A new study suggests a proposed Trump administration policy could discourage immigrant families from enrolling their citizen children in public health insurance programs like Medicaid and the Children’s Health Insurance Program, also known as CHIP.
The Urban Institute study suggests changes in how the federal government makes so-called public charge determinations – which could impact whether some noncitizens get lawful permanent residency or temporary visas – could have a "chilling effect" on families seeking public assistance.
The Trump administration could start considering an applicant’s future or current enrollment in some health programs, housing assistance programs, as well as the Supplemental Nutrition Assistance Program, or SNAP, when determining eligibility for legal status. The proposed changes could also consider factors such as age, income and household size.

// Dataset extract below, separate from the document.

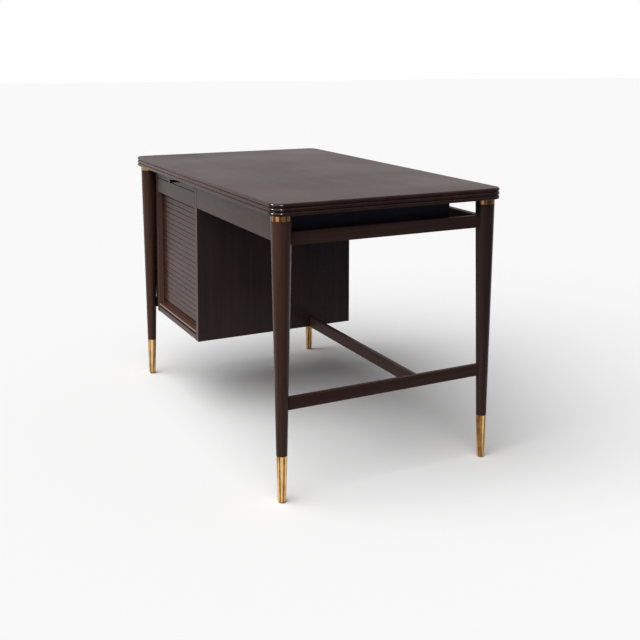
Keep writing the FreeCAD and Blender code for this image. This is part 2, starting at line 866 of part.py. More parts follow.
for tag, x in (
    ("left", ("case_right", "drawer_room_left + runner_lip")),
    ("right", ("drawer_room_right - runner_lip", "rail_inner_x")),
):
    piece(block(f"runner_{tag}", x, RUNNER_DEPTH, RUNNER_HEIGHT), f"drawer_runner_{tag}")

guide = block(
    "guide",
    ("drawer_right + drawer_play", "rail_inner_x"),
    RUNNER_DEPTH,
    ("drawer_rail_top", "drawer_rail_top + guide_height"),
)
piece(guide, "drawer_guide")

DRAWER_KICKER = (("drawer_rail_front", "drawer_end_y"), ("drawer_high + run_gap", "top_under"))
for tag, x in (
    ("left", ("case_right", "drawer_room_left")),
    ("right", ("drawer_room_right", "drawer_right")),
):
    piece(block(f"drawer_hold_{tag}", x, *DRAWER_KICKER), f"drawer_kicker_{tag}")

DRAWER_ROOM = ("drawer_room_left", "drawer_room_right")
drawer_stop = block(
    "drawer_stop",
    DRAWER_ROOM,
    ("drawer_stop_y - drawer_stop_width", "drawer_stop_y"),
    ("top_under - drawer_stop_height", "top_under"),
)
piece(drawer_stop, "drawer_stop_batten")

# ---------------------------------------------------------------------------------------------------------
# Drawer: its face is the apron, and a rebate behind the face's lower edge takes the fingertips
# ---------------------------------------------------------------------------------------------------------

FLOOR = ("drawer_floor", "drawer_floor + drawer_bottom_thick")


def drawer_floor_board(name, gap="0"):
    """The drawer's bottom board or, with a gap, the room that it takes up in the sides and the face."""
    reach = f"(drawer_groove + {gap})"
    across = (f"drawer_room_left - {reach}", f"drawer_room_right + {reach}")
    return block(name, across, (f"drawer_face_back - {reach}", "drawer_end_y"), FLOOR)


floor_room = drawer_floor_board("drawer_floor_room", "glue_gap")
piece(drawer_floor_board("drawer_floor_panel"), "drawer_bottom")

apron = block(
    "apron",
    ("drawer_left", "drawer_face_right"),
    ("front_y", "drawer_face_back"),
    ("rail_bottom", "top_under - drawer_top_gap"),
)
pull = block(
    "finger_pull",
    ("drawer_left - arris", "drawer_face_right + arris"),
    ("drawer_face_back - pull_depth", "drawer_face_back + arris"),
    ("rail_bottom - arris", "rail_bottom + pull_height"),
)
piece(less("apron_cut", eased(apron, lies_along("X")), floor_room, pull), "apron_front")

SIDE_OF_DRAWER = (("drawer_face_back", "drawer_end_y"), ("drawer_low", "drawer_high"))
for tag, x in (
    ("left", ("drawer_left", "drawer_room_left")),
    ("right", ("drawer_room_right", "drawer_right")),
):
    side = eased(block(f"drawer_side_blank_{tag}", x, *SIDE_OF_DRAWER), lies_along("Y"))
    piece(less(f"drawer_side_{tag}_grooved", side, floor_room), f"drawer_side_{tag}")

BACK_OF_DRAWER = ("drawer_back_y", "drawer_end_y")
drawer_back = block("drawer_back_low", DRAWER_ROOM, BACK_OF_DRAWER, (FLOOR[1], "drawer_high"))
raised = block(
    "drawer_back_raised",
    ("drawer_room_left + drawer_back_notch", "drawer_room_right - drawer_back_notch"),
    BACK_OF_DRAWER,
    ("drawer_high", "drawer_high + drawer_back_rise"),
)
piece(joined("drawer_back_whole", [drawer_back, raised]), "drawer_back")

# ---------------------------------------------------------------------------------------------------------
# Tambour: slats on canvas, led by a rail with a finger groove, with their ends in the sides' tracks
# ---------------------------------------------------------------------------------------------------------

lead_back = "face_y + lead_thick"
web_y = "face_y + finger_depth"
lip_top = "lead_bottom + lip_height"
groove_top = f"{lip_top} + finger_height"
rebate_z = "lead_top - lead_rebate"
lead = lengthwise(
    "lead_rail",
    [
        (
            [
                ("face_y", "lead_bottom"),
                (lead_back, "lead_bottom"),
                (lead_back, rebate_z),
                ("hinge_y", rebate_z),
                ("hinge_y", "lead_top"),
                ("face_y", "lead_top"),
                ("face_y", groove_top),
                (web_y, groove_top),
                (web_y, lip_top),
                ("face_y", lip_top),
            ],
            "inner_width - 2 * side_play",
        ),
        (rectangle("face_y", "hinge_y", "lead_bottom", lip_top), "inner_width + 2 * housing"),
        (rectangle("face_y", "hinge_y", groove_top, "lead_top"), "inner_width + 2 * housing"),
    ],
)
piece(put(lead, "case_centre", "0", "0"), "tambour_lead_rail")


def track_point(travel):
    """The place (y, z) on the hinge line, this far along it from the lead rail's top."""
    rise = known("turn_z") - known("lead_top")
    radius = known("turn_radius")
    bend = radius * math.pi / 2
    if travel < rise:
        return known("hinge_y"), known("lead_top") + travel
    if travel < rise + bend:
        angle = (travel - rise) / radius
        return known("turn_y") - radius * math.cos(angle), known("turn_z") + radius * math.sin(angle)
    return known("turn_y") + travel - rise - bend, known("turn_z") + radius


def slat_count():
    """Enough slats to reach from the lead rail through the turn, and the spare ones."""
    curtain = known("turn_z") - known("lead_top") + known("turn_radius") * math.pi / 2
    return math.ceil(curtain / known("slat_pitch")) + SPARE_SLATS


def hinge_points():
    """The hinge lines between slats: each is one pitch, straight across, from the one before."""
    pitch = known("slat_pitch")
    travel = 0.0
    points = [track_point(travel)]
    for _ in range(slat_count()):
        near, far = travel, travel + 2 * pitch
        for _ in range(60):
            middle = (near + far) / 2
            if math.dist(track_point(middle), points[-1]) < pitch:
                near = middle
            else:
                far = middle
        travel = far
        points.append(track_point(travel))
    return points


def slat_section(start, end):
    """A slat's section between two hinge points: flat at the back, its front edges rounded."""
    along = FreeCAD.Vector(0, end[0] - start[0], end[1] - start[1]).normalize()
    out = FreeCAD.Vector(0, -along.z, along.y)
    foot = FreeCAD.Vector(0, *start)
    trim = known("slat_gap") / 2
    width = known("slat_pitch")
    thick = known("slat_thick")
    soft = known("slat_round")
    bevel = soft * (1 - math.sqrt(0.5))

    def corner(run, rise):
        return foot + along * run + out * rise

    low, high = trim, width - trim
    edges = [
        Part.LineSegment(corner(low, 0), corner(high, 0)),
        Part.LineSegment(corner(high, 0), corner(high, thick - soft)),
        Part.Arc(corner(high, thick - soft), corner(high - bevel, thick - bevel), corner(high - soft, thick)),
        Part.LineSegment(corner(high - soft, thick), corner(low + soft, thick)),
        Part.Arc(corner(low + soft, thick), corner(low + bevel, thick - bevel), corner(low, thick - soft)),
        Part.LineSegment(corner(low, thick - soft), corner(low, 0)),
    ]
    return Part.Face(Part.Wire([edge.toShape() for edge in edges]))


def prism(face, length):
    """The face, which lies in the plane X = 0, drawn out along X, with its middle at the case's middle."""
    solid = face.extrude(FreeCAD.Vector(length, 0, 0))
    solid.translate(FreeCAD.Vector(known("case_centre") - length / 2, 0, 0))
    return solid


def canvas_section(points):
    """The canvas along the backs of the slats, from its lap on the lead rail to the last slat."""
    thick = known("canvas_thick")
    line = [(points[0][0], points[0][1] - known("canvas_lap"))] + points[1:]
    inner = []
    for i, (y, z) in enumerate(line):
        before = line[max(i - 1, 0)]
        after = line[min(i + 1, len(line) - 1)]
        here = FreeCAD.Vector(0, y, z)
        ways = []
        for one, other in ((before, (y, z)), ((y, z), after)):
            if one != other:
                way = FreeCAD.Vector(0, other[0] - one[0], other[1] - one[1]).normalize()
                ways.append(FreeCAD.Vector(0, way.z, -way.y))
        mitre = (ways[0] + ways[-1]).normalize()
        inner.append(here + mitre * (thick / mitre.dot(ways[0])))
    outline = [FreeCAD.Vector(0, y, z) for y, z in line] + inner[::-1]
    return Part.Face(Part.makePolygon(outline + outline[:1]))


hinges = hinge_points()
slat_length = known("inner_width") + 2 * known("housing")
slat_solids = [prism(slat_section(start, end), slat_length) for start, end in zip(hinges, hinges[1:])]
slats = doc.addObject("Part::Feature", "slats")
slats.Shape = Part.makeCompound(slat_solids)
piece(slats, "tambour_slats")

canvas = doc.addObject("Part::Feature", "canvas")
canvas.Shape = prism(canvas_section(hinges), known("inner_width") - 2 * known("canvas_margin"))
piece(canvas, "tambour_canvas")

# ---------------------------------------------------------------------------------------------------------
# Check every object, then write each sub-part to its own file
# ---------------------------------------------------------------------------------------------------------

doc.recompute()
for thing in doc.Objects:
    if "Invalid" in thing.State or "Error" in thing.State:
        raise SystemExit(f"{thing.Name} failed: {thing.State}")
for thing in pieces:
    if thing.Shape.isNull() or not thing.Shape.isValid() or not thing.Shape.Solids:
        raise SystemExit(f"{thing.Label} has no valid solid")

os.makedirs("parts", exist_ok=True)
for thing in pieces:
    thing.Shape.exportStep(f"parts/{thing.Label}.step")
print(f"{len(pieces)} sub-parts written")
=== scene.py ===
"""Looks for the tambour desk: camera, light, materials and curtain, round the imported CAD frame."""

import math

import bmesh
import bpy
from mathutils import Matrix, Vector


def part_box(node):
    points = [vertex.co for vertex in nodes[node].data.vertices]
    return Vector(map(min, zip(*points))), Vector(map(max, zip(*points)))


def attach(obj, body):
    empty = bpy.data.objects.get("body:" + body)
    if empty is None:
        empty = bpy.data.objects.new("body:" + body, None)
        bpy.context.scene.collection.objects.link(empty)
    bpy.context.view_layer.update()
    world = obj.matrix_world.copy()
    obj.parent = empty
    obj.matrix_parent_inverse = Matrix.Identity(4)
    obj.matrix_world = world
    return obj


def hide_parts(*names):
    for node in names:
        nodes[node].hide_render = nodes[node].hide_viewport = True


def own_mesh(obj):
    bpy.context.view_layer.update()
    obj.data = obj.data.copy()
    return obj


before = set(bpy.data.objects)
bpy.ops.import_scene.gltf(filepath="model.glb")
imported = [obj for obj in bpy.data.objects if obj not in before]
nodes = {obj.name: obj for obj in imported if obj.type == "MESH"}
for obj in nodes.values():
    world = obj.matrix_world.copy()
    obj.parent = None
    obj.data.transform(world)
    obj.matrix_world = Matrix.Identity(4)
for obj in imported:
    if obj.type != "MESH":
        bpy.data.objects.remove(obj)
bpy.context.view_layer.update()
scene = bpy.context.scene

# ---------------------------------------------------------------------------------------------------------
# Camera: where the photograph was taken from
# ---------------------------------------------------------------------------------------------------------

CAMERA_PLACE = (2.7468, -1.2537, 1.1298)
CAMERA_AZIMUTH = math.radians(61.19)  # 0 looks along +Y, 90 along -X
CAMERA_DOWN = math.radians(6.08)
CAMERA_ROLL = math.radians(0.40)
CAMERA_LENS = 55.54
CAMERA_SENSOR = 36
CAMERA_SHIFT = (-0.0803, -0.2576)
CAMERA_REACH = 100  # how far it sees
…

In the Federal Register, the Trump administration wrote that:
the primary benefit of the proposed rule would be to help ensure that aliens who are admitted to the United States, seek extension of stay or change of status, or apply for adjustment of status are not likely to receive public benefits and will be self-sufficient, i.e., individuals will rely on their own financial resources, as well as the financial resources of the family, sponsors, and private organizations.
Researchers at the Urban Institute project, if the White House institutes those changes, it could cause more families to withdraw their children from public assistance programs altogether. Earlier this year, advocates in Texas reported a rise in immigrant families withdrawing their eligible children from health programs during the Trump administration's crackdown on immigration. Those reports suggested the possibility that the same could happen because of possible changes to the public charge rules.
Jennifer Haley, a researcher with the Urban Institute Health Policy Center, said she fears the proposed rules could lead to a dip in an enrollment among eligible families – or dropouts among those already enrolled.
“This could have a large effect because, in Texas, 31.5 percent of all Medicaid/CHIP-covered children were citizen children living with one or more noncitizen parents,” Haley said.
Nationwide, the study found, 6.8 million citizen children with Medicaid or CHIP coverage were living with one or more noncitizen parents in 2016. In Texas, 1.1 million citizen children with non-citizen parents are receiving Medicaid or CHIP, nearly 32 percent of recipients overall.
Historically, children whose parents are noncitizens are less likely to have health insurance or to be enrolled in Medicaid or CHIP in the first place, compared to children whose parents are citizens. Haley said noncitizen parents don’t always know their kids are eligible for certain services. They are more likely to have language barriers that preclude them from seeking help, and they are more likely to have a job that doesn’t provide health insurance.
“So, increases in un-insurance among that group could serve to widen rather than narrow the gap,” Haley said.
There are also longer-term effects for children who lose their health insurance, she said.
A loss of health coverage could mean increased financial strain on a family, which could also have a negative effect on a child’s long-term development, as well.
The last day for public comment on the proposed rule change is Dec. 10.